Look, don’t blame me. I actually started authoring The Solid Signal Blog in 2012. Five years before that, we published this article about the TiVo HD. It was all-new, all-exciting, and all the rage back in the late 2000s.
Of course its specs seem puny today, when DIRECTV’s latest DVR gives you 200 hours of HD recording space and when virtually any device out there will let you stream content from Amazon. Still, I have to give “props” to TiVo for its early work here.
The TiVo HD was the latest in what was then a very successful line of DVRs from the company. At that time, the word “TiVo” was literally synonymous with DVR, and it was common to hear people say “I’ll TiVo that.” The DVR itself was just coming into its own as a replacement for the DVR and TiVo the top independent brand.
What happened to TiVo?
Of course, you can’t stay at the top of the heap forever. TiVo found itself outdone at every turn by cable and satellite company DVRs. Its relationship with DIRECTV had led both companies to success for a few short years, but when DIRECTV started designing its own DVRs the writing was on the wall. DIRECTV’s HR20 DVR (the forerunner of all modern DIRECTV DVRs) may not have been perfect when it launched, but its sales volume immediately dwarfed TiVo’s and even the return of the TiVo box to DIRECTV in 2011 didn’t stop the tide.
TiVo found itself defending its intellectual property in a series of lawsuits. TiVo itself wasn’t to blame, but it turns out that its methods were pretty easy to copy and its patents, while uphead, were easy to infringe upon. The company went through several cash-strapped years before victory in court restored their financial health.
In 2016, the company was acquired by Rovi, a company that specializes in licensing patents rather than making products. In the years since, TiVo has slowed the pace of its innovation, releasing updated versions of its products rather than revamping its whole line.

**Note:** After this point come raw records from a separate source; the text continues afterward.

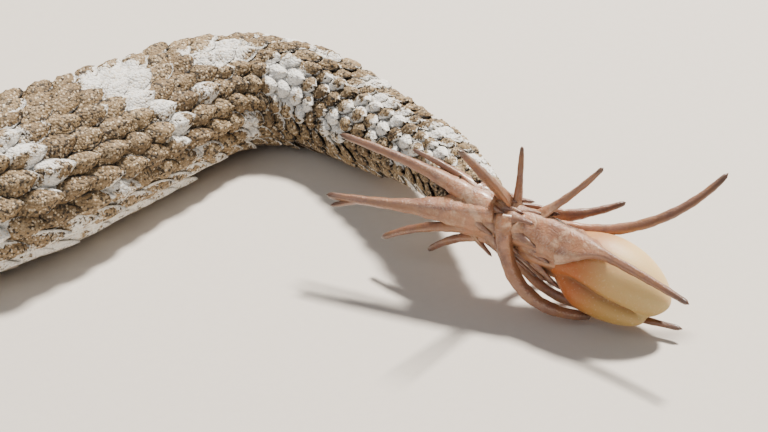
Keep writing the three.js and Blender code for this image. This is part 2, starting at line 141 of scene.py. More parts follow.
@dataclass(frozen=True)
class Route:
    """The centreline in plan and its height above the floor."""

    origin_heading: float = 37.5
    # length in mm and turn in degrees of each bend, from the origin back and from it forwards
    tail_bends: tuple = ((10, 14), (24, 0), (21, -107), (37, -18))
    body_bends: tuple = ((60, -36), (54, 0), (310, -268), (66, -94), (50, -92), (44, -88), (56, 0))
    ease: float = 6.0  # how far each side of a place its heading is averaged over
    samples: int = 9
    step: float = 0.5
    spare: float = 4.0  # how far the route runs on past the snout and the tail
    # s where a climb starts and ends, and its height
    neck_climb: tuple = (-478.0, -588.0, 34.0)
    tail_climb: tuple = (52.0, 92.0, 7.6)

    @property
    def tail(self) -> float:
        """Returns s at the root of the lure."""
        return float(sum(length for length, _ in self.tail_bends))

    @property
    def snout(self) -> float:
        """Returns s at the tip of the snout."""
        return -float(sum(length for length, _ in self.body_bends))

    def heading(self, s: Array) -> Array:
        """Finds which way the snake lies.

        Args:
            s: Place along the snake.

        Returns:
            The heading there in radians, eased from bend to bend.
        """
        marks, turns = [0.0], [self.origin_heading]
        for length, turn in self.tail_bends:
            marks.append(marks[-1] + length)
            turns.append(turns[-1] + turn)
        for length, turn in self.body_bends:
            marks.insert(0, marks[0] - length)
            turns.insert(0, turns[0] + turn)
        offsets = np.linspace(-self.ease, self.ease, self.samples)
        bent = [np.interp(s + offset, marks, turns) for offset in offsets]
        return np.radians(np.mean(bent, axis=0))

    def plan(self, s: Array) -> tuple[Array, Array]:
        """Finds the centreline in plan.

        Args:
            s: Place along the snake.

        Returns:
            Its x and y there.
        """
        there = []
        for sign, length in ((-1, -self.snout), (1, self.tail)):
            count = int((length + self.spare) / self.step)
            heading = self.heading(sign * (np.arange(count) + 0.5) * self.step)
            moves = sign * self.step * np.stack([np.cos(heading), np.sin(heading)])
            there.append(np.cumsum(moves, axis=1))
        back, on = there
        path = np.concatenate([back[:, ::-1], np.zeros((2, 1)), on], axis=1)
        at = (np.arange(path.shape[1]) - back.shape[1]) * self.step
        return np.interp(s, at, path[0]), np.interp(s, at, path[1])

    def lift(self, s: Array) -> Array:
        """Finds how high the belly lies.

        Args:
            s: Place along the snake.

        Returns:
            Its height above the floor there.
        """
        return sum(
            height * smooth((s - start) / (end - start))
            for start, end, height in (self.neck_climb, self.tail_climb)
        )

    def frame(self, s: Array) -> tuple[Array, Array, Array]:
        """Finds the frame in which a section lies.

        Args:
            s: Place along the snake.

        Returns:
            The middle of the belly there, and the directions to the left and up.
        """
        heading = self.heading(s)
        x, y = self.plan(s)
        slope = (self.lift(s + 1) - self.lift(s - 1)) / 2
        flat = np.zeros_like(x)
        left = np.stack([-np.sin(heading), np.cos(heading), flat], -1)
        up = unit(np.stack([-slope * np.cos(heading), -slope * np.sin(heading), flat + 1], -1))
        return np.stack([x, y, self.lift(s)], -1), left, up


@dataclass(frozen=True)
class Swelling:
    """A soft rise of the head's skin, in the head's own frame."""

    height: float
    middle: tuple  # x and z
    reach: tuple

    def at(self, x: Array, z: Array) -> Array:
        """Returns how high it stands at x and z."""
        (x0, z0), (wide, tall) = self.middle, self.reach
        return self.height * bell(x - x0, wide) * bell(z - z0, tall)


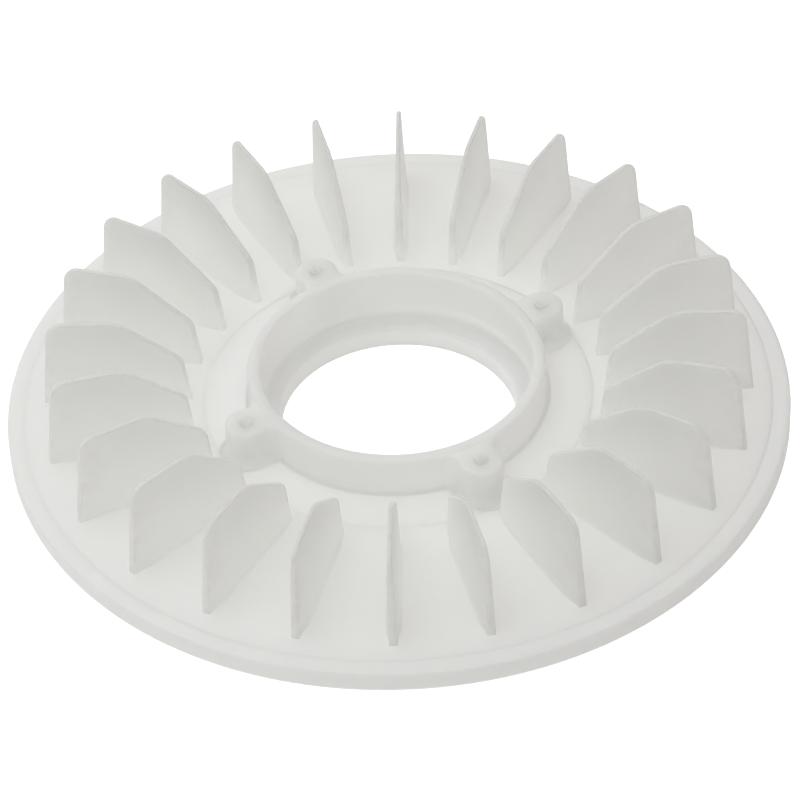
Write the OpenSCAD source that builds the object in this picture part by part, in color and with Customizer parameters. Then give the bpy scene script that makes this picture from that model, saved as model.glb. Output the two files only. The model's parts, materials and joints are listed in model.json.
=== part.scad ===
// One-piece moulded cooling fan for a small engine's flywheel.
// The origin is on the axis at the bottom of the spigot, and +Z points from the spigot to the vanes.

/* [Disc] */
// Outer diameter of the fan
fan_d = 180; // [170:1:200]
// Thickness of the disc under the vanes
web_t = 3; // [2:0.1:4.5]
// Depth of the turned-down edge
rim_t = 5; // [4.6:0.1:8]
// Width of the turned-down edge
rim_w = 4; // [3:0.5:6]
// Radius that rounds the edge
rim_round = 0.4; // [0.2:0.1:1.5]

/* [Hub] */
// Diameter of the through-bore
bore_d = 54.6; // [40:0.1:60]
// Diameter of the counterbore above the ledge
counterbore_d = 62.4; // [61.6:0.1:64]
// Wall thickness of the collar
collar_wall = 3; // [2:0.1:3.5]
// Height of the collar above the disc
collar_h = 9.6; // [6:0.1:14]
// Depth of the ledge below the top of the disc
ledge_drop = 3.8; // [2:0.1:4.5]
// Length of the spigot below the disc's edge
spigot_len = 4.2; // [2:0.1:8]
// Outer diameter of the spigot
spigot_d = 63.6; // [62.4:0.1:65]
// Outer diameter of the thick ring that the bosses stand on
flange_d = 90; // [88:0.5:92]
// Height of the thick ring above the rest of the disc
flange_step = 0.3; // [0.1:0.1:0.8]

/* [Bosses] */
// Number of screw bosses
boss_count = 4; // [2:1:8]
// Diameter of the circle through the boss centres
boss_pcd = 77.4; // [76:0.2:79]
// Diameter of a boss
boss_d = 9.9; // [7:0.1:10.5]
// Diameter of the screw hole
screw_hole_d = 3; // [2:0.1:4]
// How far a boss stops short of the collar's top
boss_drop = 0.3; // [0:0.1:3]
// Angle of the first boss from the X axis
boss_start = 30; // [0:15:90]

/* [Vanes] */
// Number of vanes
vane_count = 24; // [12:1:32]
// Height of the vanes above the disc
vane_h = 22.8; // [16:0.1:30]
// Height of a vane at its inner end
vane_inner_h = 11.7; // [6:0.1:12]
// Radius of a vane's inner end at the disc
vane_inner_r = 47.4; // [46.5:0.1:49]
// How far the inner end leans out over its height
vane_inner_lean = 1.4; // [0.5:0.1:2]
// Length of the level top edge
vane_top_len = 16.3; // [10:0.1:18]
// Gap from a vane's outer end to the edge of the disc
vane_setback = 8.4; // [6.5:0.1:10]
// How far the outer end leans in over its height
vane_lean = 2.2; // [0:0.1:3]
// Thickness of a vane at the disc
vane_root_t = 2; // [1.6:0.1:3.5]
// Thickness of a vane at its top edge
vane_tip_t = 1; // [0.8:0.1:1.5]

/* [Hidden] */
$fn = 144;
plastic = [0.88, 0.88, 0.86];
// Heights of the disc's top, the thick ring's top, the tops of the collar and bosses, and the ledge
top_z = spigot_len + rim_t;
flange_z = top_z + flange_step;
collar_z = top_z + collar_h;
boss_z = collar_z - boss_drop;
ledge_z = top_z - ledge_drop;
// Radii of the rings
fan_r = fan_d / 2;
rim_in_r = fan_r - rim_w;
flange_r = flange_d / 2;
bore_r = bore_d / 2;
counterbore_r = counterbore_d / 2;
collar_r = counterbore_r + collar_wall;
spigot_r = spigot_d / 2;
// How far the edge's top lies below the disc's top
rim_step = 0.1;
// Radius that rounds the hub's corners
edge_round = 0.8;
// Radii of a vane's outer end and of its top edge, and the rounding of its corners
vane_outer_r = fan_r - vane_setback;
vane_top_r = vane_outer_r - vane_lean;
vane_knee_r = vane_top_r - vane_top_len;
vane_tip_round = 4.2;
vane_knee_round = 10;
vane_inner_round = 4;
// Straight pieces that make up one rounded corner
arc_steps = 5;
// Facets on a boss and on a screw hole
boss_facets = 48;
hole_facets = 32;
// How far a cutting shape runs past what it cuts
overrun = 1;

function two_digits(i) = str(i < 10 ? "0" : "", i);
function vane_name(i) = str("vane_", two_digits(i));
function boss_name(i) = str("screw_boss_", i);

function unit(v) = v / norm(v);
// Points along the arc of radius r that rounds a corner between its two neighbours.
function rounded_corner(before, corner, after, r) =
    let (
        to_before = unit(before - corner),
        to_after = unit(after - corner),
        half = acos(to_before * to_after) / 2,
        centre = corner + unit(to_before + to_after) * r / sin(half),
        first = corner + to_before * r / tan(half),
        last = corner + to_after * r / tan(half),
        a = first - centre,
        b = last - centre,
        sweep = 180 - 2 * half
    )
    [for (s = [0 : arc_steps])
        centre + (a * sin(sweep * (1 - s / arc_steps)) + b * sin(sweep * s / arc_steps)) / sin(sweep)];
// Points of an outline whose corner i is rounded with radius radii[i]; 0 keeps the corner sharp.
function rounded_outline(points, radii) =
    let (n = len(points))
    [for (i = [0 : n - 1])
        each radii[i] == 0
            ? [points[i]]
            : rounded_corner(points[(i + n - 1) % n], points[i], points[(i + 1) % n], radii[i])];

// A ring turned from an outline of radius and height, with each corner rounded by its own radius.
module turned_ring(points, radii) {
    color(plastic)
        rotate_extrude()
            polygon(rounded_outline(points, radii));
}

module plate_web() {
    turned_ring(
        [
            [flange_r, top_z - web_t],
            [rim_in_r, top_z - web_t],
            [rim_in_r, top_z],
            [flange_r, top_z]
        ],
        [0, 0, 0, 0]
    );
}

module rim_lip() {
    turned_ring(
        [
            [rim_in_r, spigot_len],
            [fan_r, spigot_len],
            [fan_r, top_z - rim_step],
            [rim_in_r, top_z - rim_step]
        ],
        [edge_round, rim_round, rim_round, 0]
    );
}

module at_boss(i) {
    rotate([0, 0, boss_start + (i - 1) * 360 / boss_count])
        translate([boss_pcd / 2, 0, 0])
            children();
}

// Cutters for the screw holes through what lies between two levels.
module screw_holes(low, high) {
    for (i = [1 : boss_count])
        at_boss(i)
            translate([0, 0, low - overrun])
                cylinder(d = screw_hole_d, h = high - low + 2 * overrun, $fn = hole_facets);
}

// The ring is stepped inside: its lower part goes round the ledge, and its upper part is the counterbore.
module hub_flange() {
    difference() {
        turned_ring(
            [
                [collar_r, spigot_len],
                [flange_r, spigot_len],
                [flange_r, flange_z],
                [counterbore_r, flange_z],
                [counterbore_r, ledge_z],
                [collar_r, ledge_z]
            ],
            [0, edge_round, 0, 0, 0, 0]
        );
        screw_holes(spigot_len, flange_z);
    }
}

module hub_collar() {
    turned_ring(
        [
            [counterbore_r, flange_z],
            [collar_r, flange_z],
            [collar_r, collar_z],
            [counterbore_r, collar_z]
        ],
        [0, 0, edge_round, edge_round]
    );
}

module hub_ledge() {
    turned_ring(
        [
            [bore_r, spigot_len],
            [collar_r, spigot_len],
            [collar_r, ledge_z],
            [bore_r, ledge_z]
        ],
        [0, 0, 0, 0]
    );
}

module hub_spigot() {
    turned_ring(
        [
            [bore_r, 0],
            [spigot_r, 0],
            [spigot_r, spigot_len],
            [bore_r, spigot_len]
        ],
        [0, edge_round, 0, 0]
    );
}

module screw_boss(i) {
    color(plastic)
        difference() {
            at_boss(i)
                translate([0, 0, flange_z])
                    cylinder(d = boss_d, h = boss_z - flange_z, $fn = boss_facets);
            cylinder(r = collar_r, h = collar_z + overrun);
            screw_holes(flange_z, boss_z);
        }
}

// Side view of a vane: radius across, height above the disc up.
function vane_side() = rounded_outline(
    [
        [vane_inner_r, 0],
        [vane_outer_r, 0],
        [vane_top_r, vane_h],
        [vane_knee_r, vane_h],
        [vane_inner_r + vane_inner_lean, vane_inner_h]
    ],
    [0, 0, vane_tip_round, vane_knee_round, vane_inner_round]
);

// End view of a vane: it thins towards the top, so that the mould lets go.
function vane_end() = [
    [-vane_root_t / 2, 0],
    [vane_root_t / 2, 0],
    [vane_tip_t / 2, vane_h],
    [-vane_tip_t / 2, vane_h]
];

module vane(i) {
    color(plastic)
        rotate([0, 0, 90 - (i - 1) * 360 / vane_count])
            translate([0, 0, top_z])
                intersection() {
                    rotate([90, 0, 0])
                        linear_extrude(vane_root_t, center = true)
                            polygon(vane_side());
                    rotate([90, 0, 90])
                        linear_extrude(fan_r)
                            polygon(vane_end());
                }
}

plate_web();
rim_lip();
hub_flange();
hub_collar();
hub_ledge();
hub_spigot();
for (i = [1 : boss_count]) screw_boss(i);
for (i = [1 : vane_count]) vane(i);
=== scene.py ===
import json
import math

import bmesh
import bpy
from mathutils import Matrix, Vector


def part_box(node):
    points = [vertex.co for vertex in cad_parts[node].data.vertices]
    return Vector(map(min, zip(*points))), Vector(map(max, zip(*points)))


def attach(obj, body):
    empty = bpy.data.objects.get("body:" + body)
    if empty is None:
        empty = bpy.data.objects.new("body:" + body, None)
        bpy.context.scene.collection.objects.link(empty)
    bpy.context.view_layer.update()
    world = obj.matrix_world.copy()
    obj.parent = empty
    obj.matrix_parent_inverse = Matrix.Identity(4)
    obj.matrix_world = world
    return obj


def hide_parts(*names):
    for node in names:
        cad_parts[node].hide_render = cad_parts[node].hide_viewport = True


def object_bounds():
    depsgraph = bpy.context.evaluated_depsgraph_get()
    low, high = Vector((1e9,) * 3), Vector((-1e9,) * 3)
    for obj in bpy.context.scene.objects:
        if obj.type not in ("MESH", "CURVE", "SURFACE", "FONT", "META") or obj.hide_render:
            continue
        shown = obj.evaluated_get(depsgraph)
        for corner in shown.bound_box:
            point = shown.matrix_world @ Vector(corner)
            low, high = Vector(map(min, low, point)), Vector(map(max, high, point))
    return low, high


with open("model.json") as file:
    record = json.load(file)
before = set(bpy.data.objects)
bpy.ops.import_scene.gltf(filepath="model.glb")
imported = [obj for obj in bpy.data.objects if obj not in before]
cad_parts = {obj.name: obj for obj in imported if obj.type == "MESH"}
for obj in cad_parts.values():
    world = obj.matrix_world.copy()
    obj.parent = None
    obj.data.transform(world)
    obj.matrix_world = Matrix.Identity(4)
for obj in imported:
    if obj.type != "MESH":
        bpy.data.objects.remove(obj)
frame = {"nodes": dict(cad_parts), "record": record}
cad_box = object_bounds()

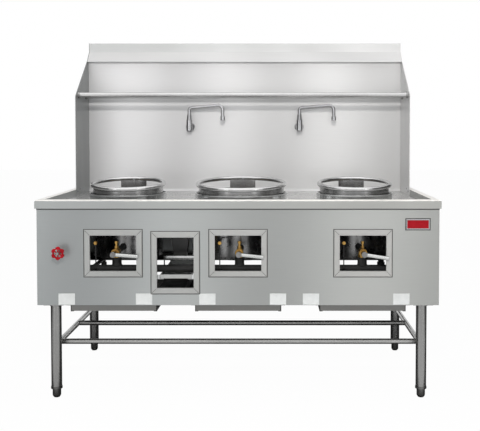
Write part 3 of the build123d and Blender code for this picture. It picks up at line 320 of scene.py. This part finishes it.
CASTINGS = {
    "hub_steel": dict(light=(0.30, 0.30, 0.295), dark=(0.18, 0.18, 0.178), rough=0.35, metal=0.9, grit=0.2),
    "brass": dict(light=(0.58, 0.36, 0.105), dark=(0.30, 0.175, 0.052), rough=0.36, metal=0.9, grit=0.25,
                  scale=160.0),
    "black_iron": dict(light=(0.028, 0.028, 0.028), dark=(0.012, 0.012, 0.012), rough=0.55, metal=0.1,
                       shine=0.2),
    "cast_iron": dict(light=(0.10, 0.09, 0.085), dark=(0.045, 0.04, 0.04), rough=0.6, metal=0.4),
    "drum_steel": dict(light=(0.34, 0.34, 0.34), dark=(0.14, 0.14, 0.14), rough=0.26, metal=0.95,
                       grit=0.05),
    "firebrick": dict(light=(0.50, 0.43, 0.34), dark=(0.27, 0.22, 0.17), rough=0.9, metal=0.0, grit=0.8,
                      scale=120.0),
    # dark joints, and dark strips that are painted shadow under the rim and round the trims
    "dark_seal": dict(light=(0.05, 0.049, 0.047), dark=(0.03, 0.03, 0.029), rough=0.7, metal=0.0, grit=0.2),
}
ENAMELS = {
    "red_enamel": dict(colour=(0.42, 0.008, 0.016), worn=(0.16, 0.003, 0.006), rough=0.36),
    "badge_field": dict(colour=(0.31, 0.007, 0.014), worn=(0.26, 0.006, 0.011), rough=0.45),
    "plate_white": dict(colour=(0.61, 0.63, 0.635), worn=(0.56, 0.58, 0.585), rough=0.5),
}


def finishes():
    """Every finish on the range, by name."""
    made = {}
    for kind, looks in ((brushed, SHEETS), (satin_tube, TUBES), (cast_metal, CASTINGS), (enamel, ENAMELS)):
        for name, look in looks.items():
            made[name] = kind(name, **look)
    return made


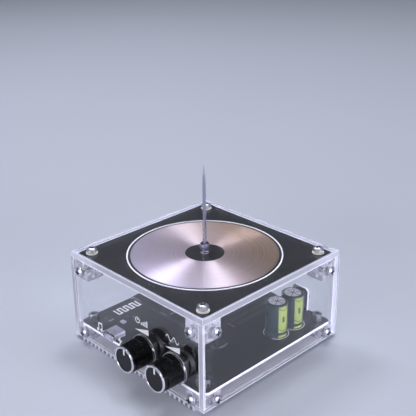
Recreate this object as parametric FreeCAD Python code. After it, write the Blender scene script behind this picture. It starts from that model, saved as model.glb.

While TiVo (now known as TIVO in what may be the most subtle rebranding of all time) still has strong proponents, the fact is that it’s not really looking for new customers. The company has rarely shown its products at consumer electronics shows and while they do sell online they don’t have a very large presence there either. It can be hard to get into the TiVo (excuse me, TIVO) ecosystem for those who start anew.
But then again, other DVRs really are that good.
If you love TIVO’s user interface or its remote, it’s going to be hard to convince you to move away from it. Still, pay-TV companies have advanced the art of the DVR to where it’s really hard to say no to the manufacturer-supplied option. DIRECTV’s Genie and DISH’s Hopper are really excellent choices and offer features far beyond TIVO’s. They’re often available with steep incentives to new customers and upgraders, and that makes it very hard for people to shell out cash for a third-party option. And of course, with the coming wave of cloud-based options from Sling and DIRECTV NOW, it makes even less sense for some folks to go the TIVO route.
I guess that’s why they say every dog has his day.